* [YOUR INSTRUCTIONS] Restate the records in their entirety, word for word.
........
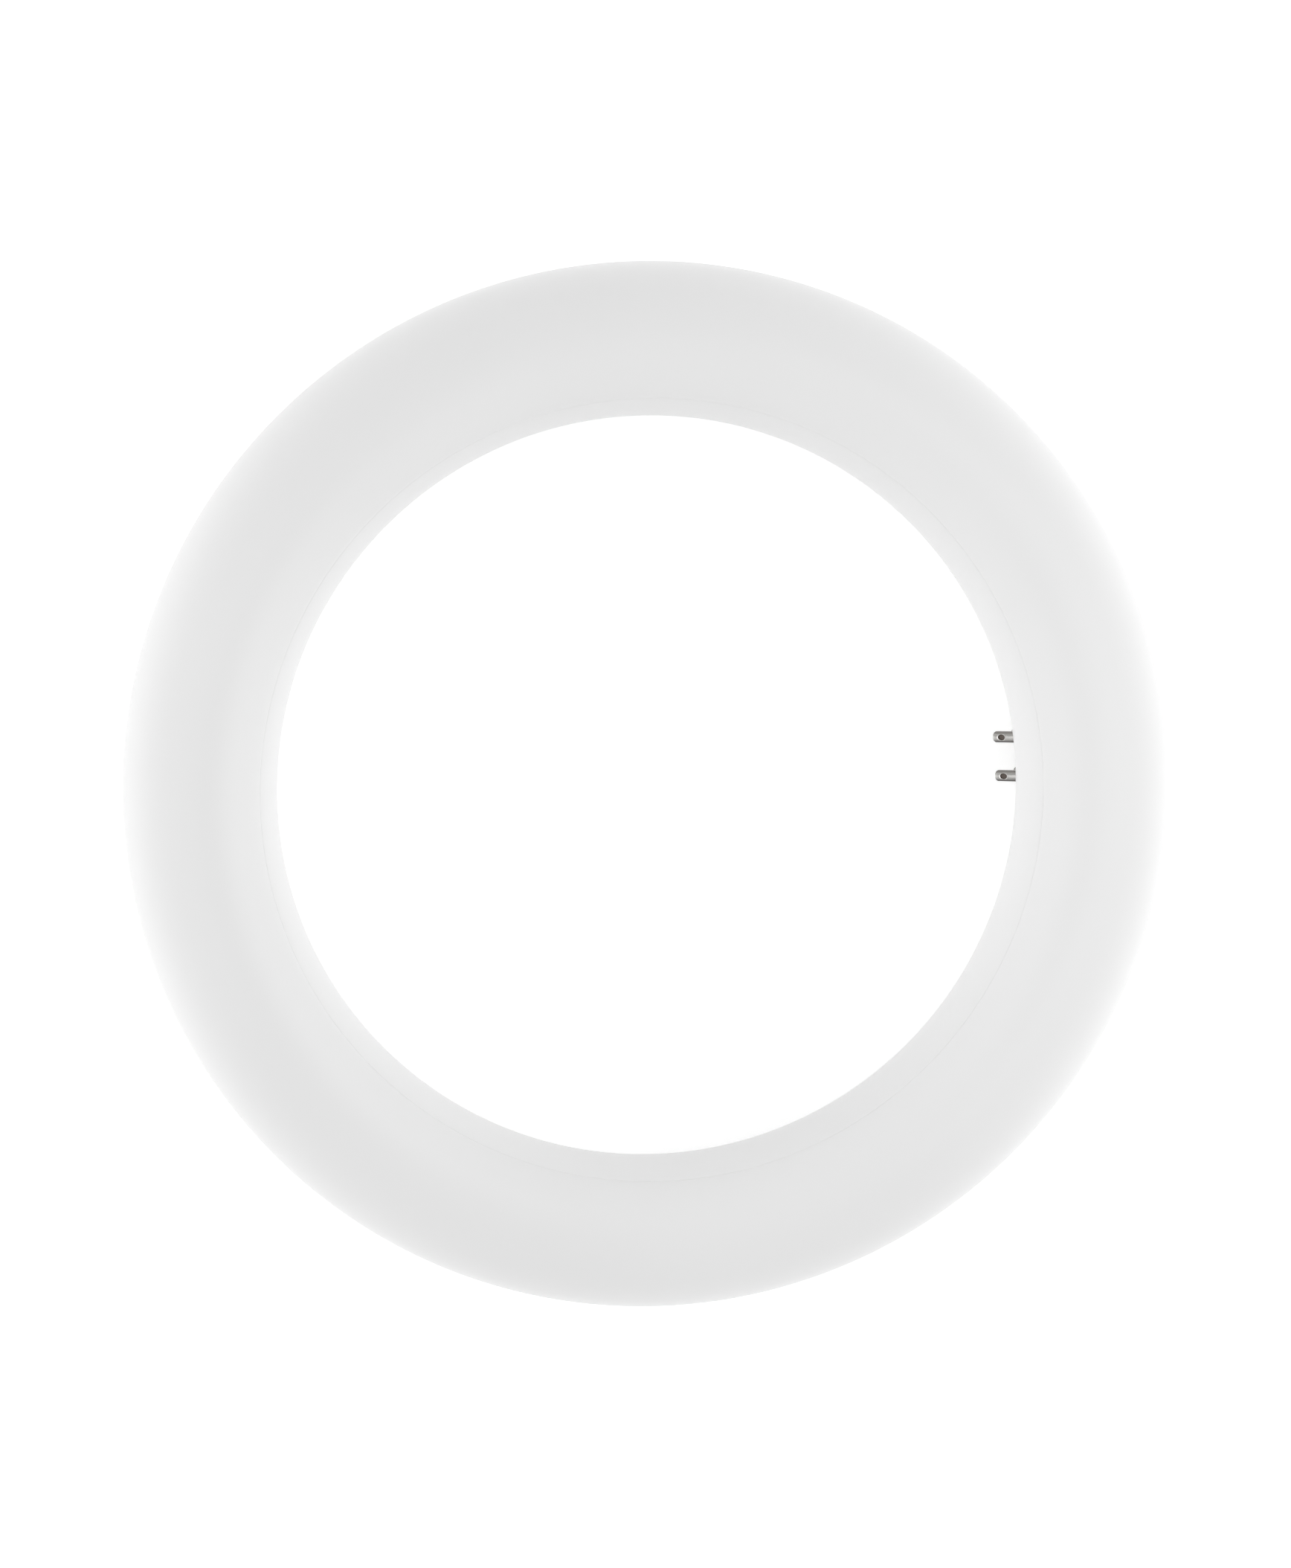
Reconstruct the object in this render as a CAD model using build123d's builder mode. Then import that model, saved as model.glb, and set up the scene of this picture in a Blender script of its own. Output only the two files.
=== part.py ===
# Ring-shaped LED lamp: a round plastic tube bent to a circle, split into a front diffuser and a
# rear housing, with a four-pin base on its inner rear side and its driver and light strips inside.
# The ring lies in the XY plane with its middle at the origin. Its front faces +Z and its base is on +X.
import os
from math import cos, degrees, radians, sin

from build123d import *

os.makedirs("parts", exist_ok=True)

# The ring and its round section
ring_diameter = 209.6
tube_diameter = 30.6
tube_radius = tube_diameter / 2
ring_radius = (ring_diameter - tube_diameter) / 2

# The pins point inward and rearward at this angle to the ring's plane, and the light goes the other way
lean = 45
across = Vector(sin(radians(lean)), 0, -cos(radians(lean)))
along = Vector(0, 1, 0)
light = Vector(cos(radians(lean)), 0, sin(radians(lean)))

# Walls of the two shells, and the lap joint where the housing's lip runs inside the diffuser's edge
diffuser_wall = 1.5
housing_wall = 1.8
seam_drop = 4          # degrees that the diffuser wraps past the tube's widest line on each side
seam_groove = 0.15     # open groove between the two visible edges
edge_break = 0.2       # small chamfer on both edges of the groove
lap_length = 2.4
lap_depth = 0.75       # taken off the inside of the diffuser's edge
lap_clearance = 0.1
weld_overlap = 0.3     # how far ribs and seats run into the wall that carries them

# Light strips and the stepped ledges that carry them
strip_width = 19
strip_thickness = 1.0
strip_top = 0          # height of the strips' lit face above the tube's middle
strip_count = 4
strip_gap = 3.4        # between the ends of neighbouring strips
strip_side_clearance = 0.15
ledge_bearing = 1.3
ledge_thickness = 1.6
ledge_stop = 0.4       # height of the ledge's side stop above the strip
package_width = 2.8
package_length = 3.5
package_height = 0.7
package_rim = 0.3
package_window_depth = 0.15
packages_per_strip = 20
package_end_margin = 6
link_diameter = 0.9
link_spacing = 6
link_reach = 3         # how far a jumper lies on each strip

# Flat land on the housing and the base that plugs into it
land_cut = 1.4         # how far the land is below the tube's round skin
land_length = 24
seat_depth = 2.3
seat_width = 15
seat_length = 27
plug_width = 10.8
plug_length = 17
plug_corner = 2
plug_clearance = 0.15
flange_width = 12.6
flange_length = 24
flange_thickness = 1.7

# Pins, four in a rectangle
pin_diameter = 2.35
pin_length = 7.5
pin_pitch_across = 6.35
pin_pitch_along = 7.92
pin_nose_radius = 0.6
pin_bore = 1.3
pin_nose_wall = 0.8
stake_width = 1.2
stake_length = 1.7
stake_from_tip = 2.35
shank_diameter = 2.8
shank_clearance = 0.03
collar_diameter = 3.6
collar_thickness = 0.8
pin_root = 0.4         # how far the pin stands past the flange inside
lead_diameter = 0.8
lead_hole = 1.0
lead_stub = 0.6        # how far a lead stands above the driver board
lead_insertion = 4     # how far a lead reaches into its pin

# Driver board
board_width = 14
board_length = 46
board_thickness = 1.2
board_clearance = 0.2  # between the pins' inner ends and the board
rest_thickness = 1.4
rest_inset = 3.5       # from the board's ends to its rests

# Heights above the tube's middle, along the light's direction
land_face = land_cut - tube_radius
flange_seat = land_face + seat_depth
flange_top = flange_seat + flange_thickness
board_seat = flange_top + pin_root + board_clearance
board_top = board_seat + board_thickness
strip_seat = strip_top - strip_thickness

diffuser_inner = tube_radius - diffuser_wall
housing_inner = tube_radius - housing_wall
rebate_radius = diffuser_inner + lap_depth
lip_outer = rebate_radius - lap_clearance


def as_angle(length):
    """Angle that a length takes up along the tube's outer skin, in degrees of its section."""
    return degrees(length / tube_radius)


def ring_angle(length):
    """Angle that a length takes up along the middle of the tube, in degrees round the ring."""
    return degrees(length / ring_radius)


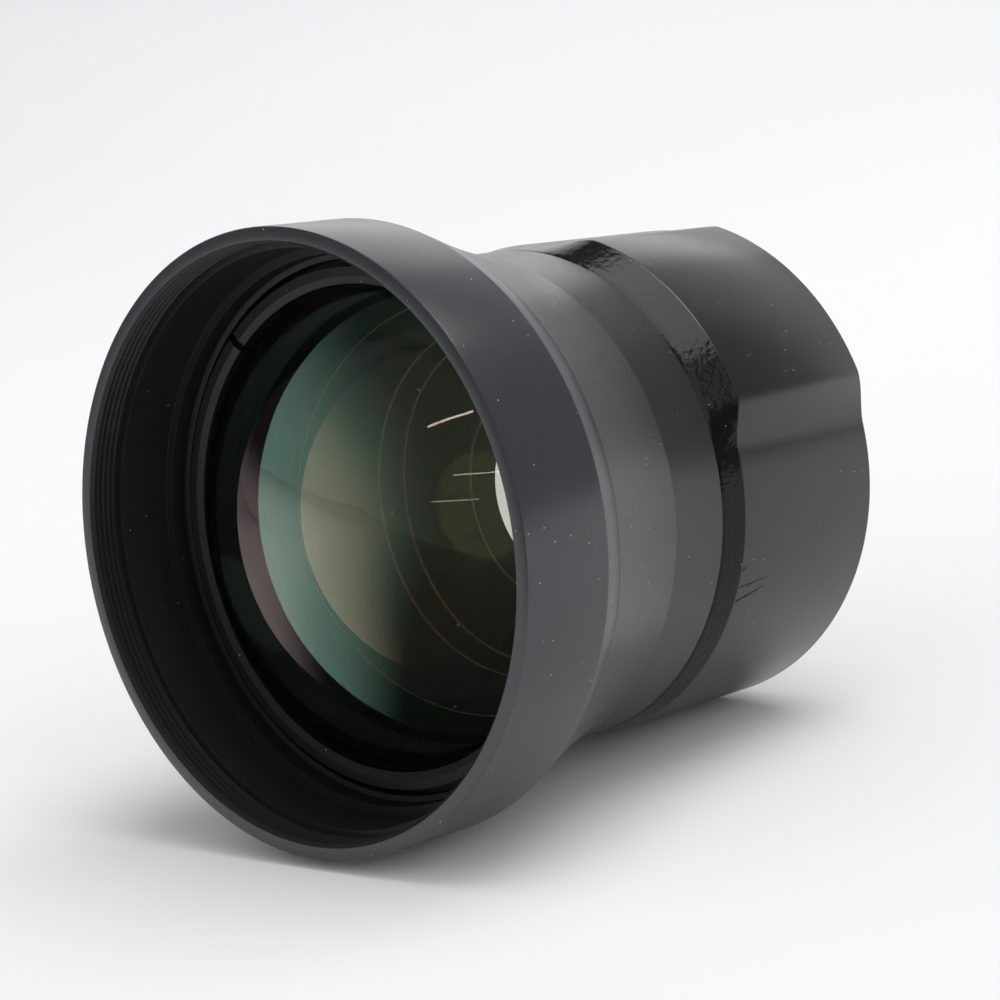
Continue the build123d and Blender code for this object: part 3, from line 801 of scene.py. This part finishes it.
........
* [SOLUTION FOR THIS TASK]
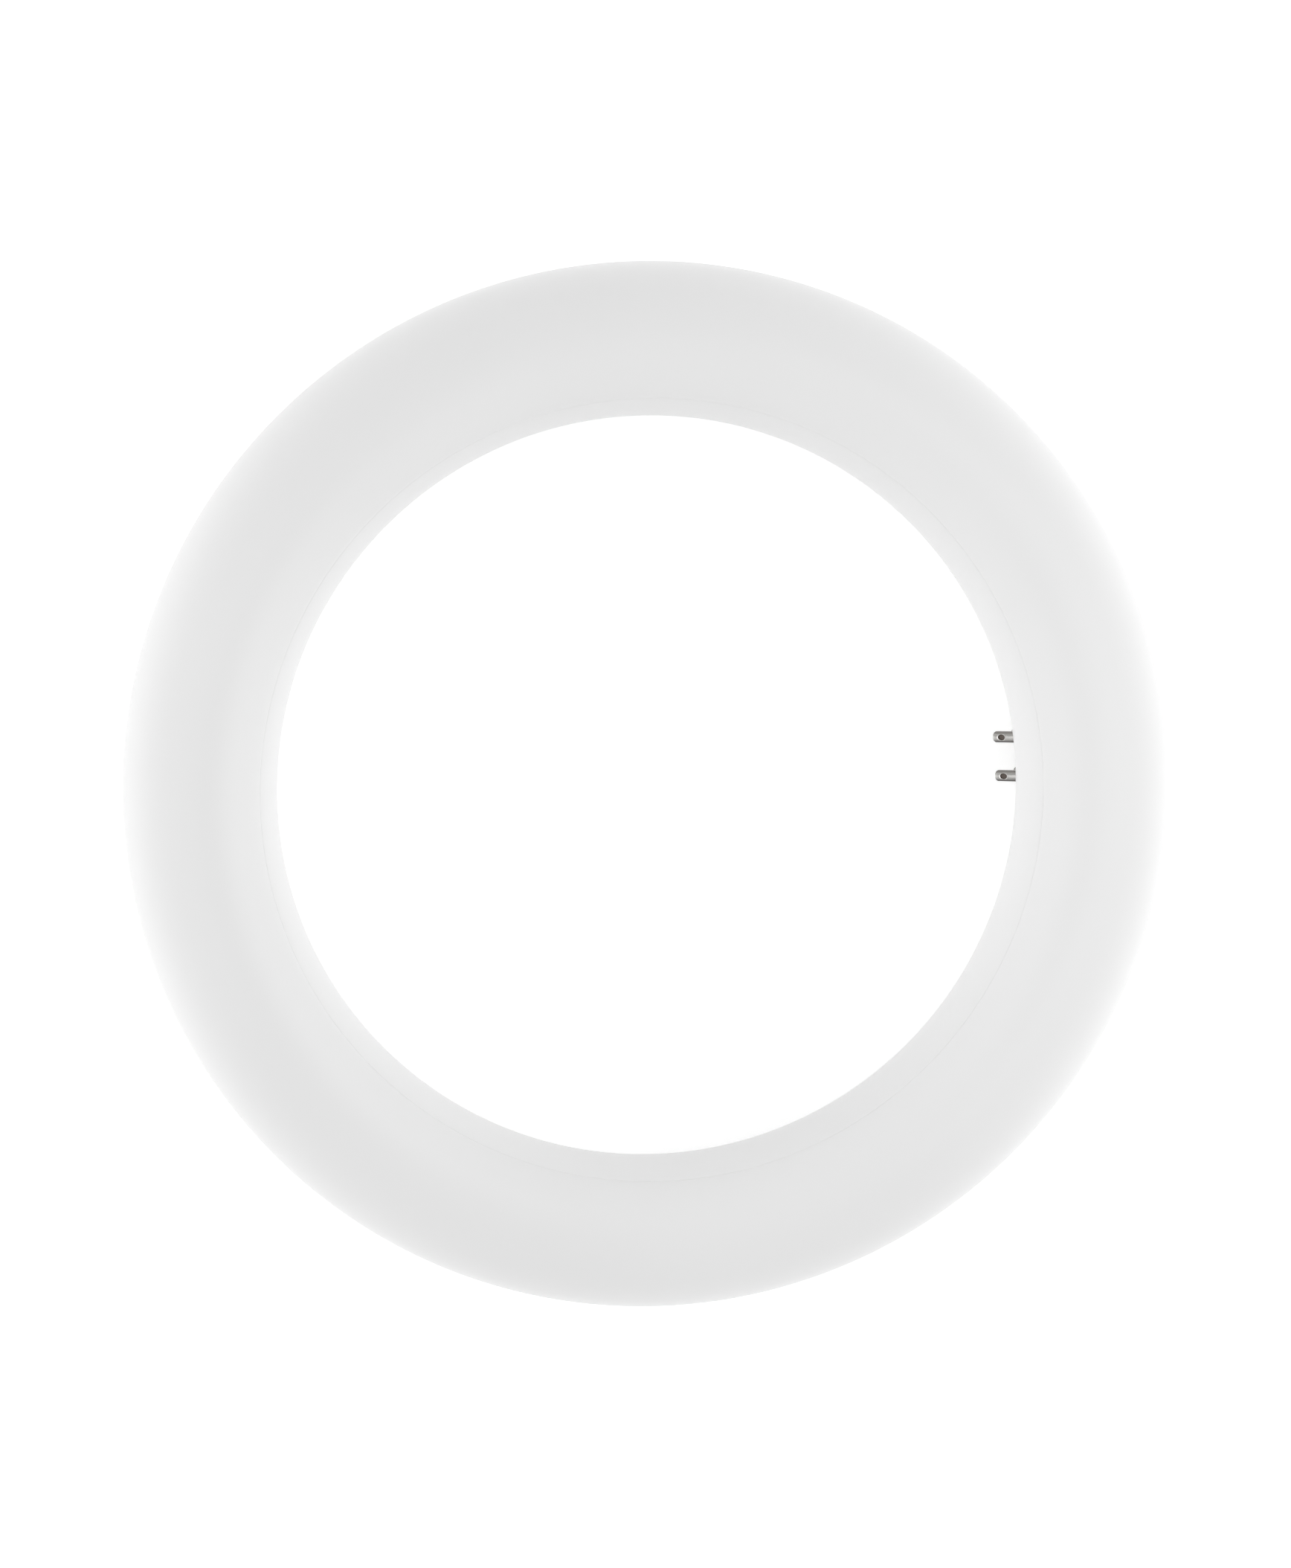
Reconstruct the object in this render as a CAD model using build123d's builder mode. Then import that model, saved as model.glb, and set up the scene of this picture in a Blender script of its own. Output only the two files.
=== part.py ===
# Ring-shaped LED lamp: a round plastic tube bent to a circle, split into a front diffuser and a
# rear housing, with a four-pin base on its inner rear side and its driver and light strips inside.
# The ring lies in the XY plane with its middle at the origin. Its front faces +Z and its base is on +X.
import os
from math import cos, degrees, radians, sin

from build123d import *

os.makedirs("parts", exist_ok=True)

# The ring and its round section
ring_diameter = 209.6
tube_diameter = 30.6
tube_radius = tube_diameter / 2
ring_radius = (ring_diameter - tube_diameter) / 2

# The pins point inward and rearward at this angle to the ring's plane, and the light goes the other way
lean = 45
across = Vector(sin(radians(lean)), 0, -cos(radians(lean)))
along = Vector(0, 1, 0)
light = Vector(cos(radians(lean)), 0, sin(radians(lean)))

# Walls of the two shells, and the lap joint where the housing's lip runs inside the diffuser's edge
diffuser_wall = 1.5
housing_wall = 1.8
seam_drop = 4          # degrees that the diffuser wraps past the tube's widest line on each side
seam_groove = 0.15     # open groove between the two visible edges
edge_break = 0.2       # small chamfer on both edges of the groove
lap_length = 2.4
lap_depth = 0.75       # taken off the inside of the diffuser's edge
lap_clearance = 0.1
weld_overlap = 0.3     # how far ribs and seats run into the wall that carries them

# Light strips and the stepped ledges that carry them
strip_width = 19
strip_thickness = 1.0
strip_top = 0          # height of the strips' lit face above the tube's middle
strip_count = 4
strip_gap = 3.4        # between the ends of neighbouring strips
strip_side_clearance = 0.15
ledge_bearing = 1.3
ledge_thickness = 1.6
ledge_stop = 0.4       # height of the ledge's side stop above the strip
package_width = 2.8
package_length = 3.5
package_height = 0.7
package_rim = 0.3
package_window_depth = 0.15
packages_per_strip = 20
package_end_margin = 6
link_diameter = 0.9
link_spacing = 6
link_reach = 3         # how far a jumper lies on each strip

# Flat land on the housing and the base that plugs into it
land_cut = 1.4         # how far the land is below the tube's round skin
land_length = 24
seat_depth = 2.3
seat_width = 15
seat_length = 27
plug_width = 10.8
plug_length = 17
plug_corner = 2
plug_clearance = 0.15
flange_width = 12.6
flange_length = 24
flange_thickness = 1.7

# Pins, four in a rectangle
pin_diameter = 2.35
pin_length = 7.5
pin_pitch_across = 6.35
pin_pitch_along = 7.92
pin_nose_radius = 0.6
pin_bore = 1.3
pin_nose_wall = 0.8
stake_width = 1.2
stake_length = 1.7
stake_from_tip = 2.35
shank_diameter = 2.8
shank_clearance = 0.03
collar_diameter = 3.6
collar_thickness = 0.8
pin_root = 0.4         # how far the pin stands past the flange inside
lead_diameter = 0.8
lead_hole = 1.0
lead_stub = 0.6        # how far a lead stands above the driver board
lead_insertion = 4     # how far a lead reaches into its pin

# Driver board
board_width = 14
board_length = 46
board_thickness = 1.2
board_clearance = 0.2  # between the pins' inner ends and the board
rest_thickness = 1.4
rest_inset = 3.5       # from the board's ends to its rests

# Heights above the tube's middle, along the light's direction
land_face = land_cut - tube_radius
flange_seat = land_face + seat_depth
flange_top = flange_seat + flange_thickness
board_seat = flange_top + pin_root + board_clearance
board_top = board_seat + board_thickness
strip_seat = strip_top - strip_thickness

diffuser_inner = tube_radius - diffuser_wall
housing_inner = tube_radius - housing_wall
rebate_radius = diffuser_inner + lap_depth
lip_outer = rebate_radius - lap_clearance


def as_angle(length):
    """Angle that a length takes up along the tube's outer skin, in degrees of its section."""
    return degrees(length / tube_radius)


def ring_angle(length):
    """Angle that a length takes up along the middle of the tube, in degrees round the ring."""
    return degrees(length / ring_radius)


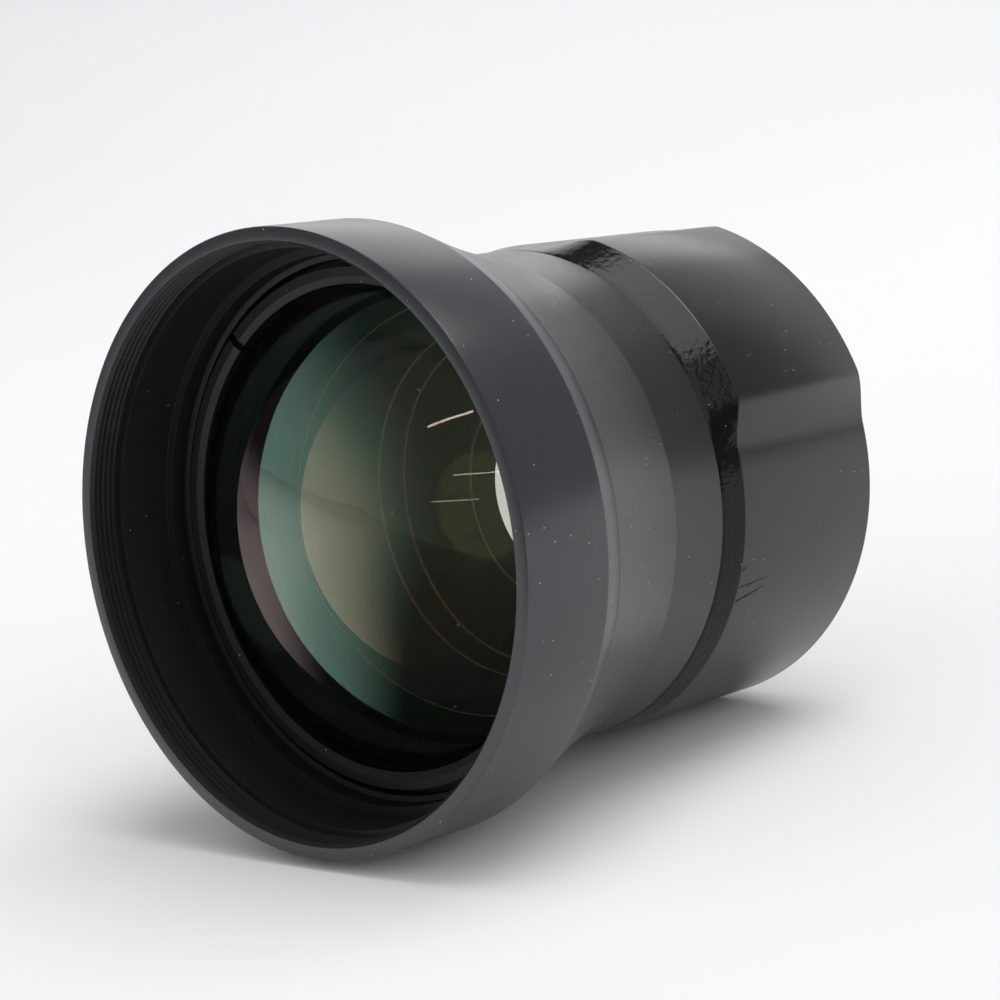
Continue the build123d and Blender code for this object: part 3, from line 801 of scene.py. This part finishes it.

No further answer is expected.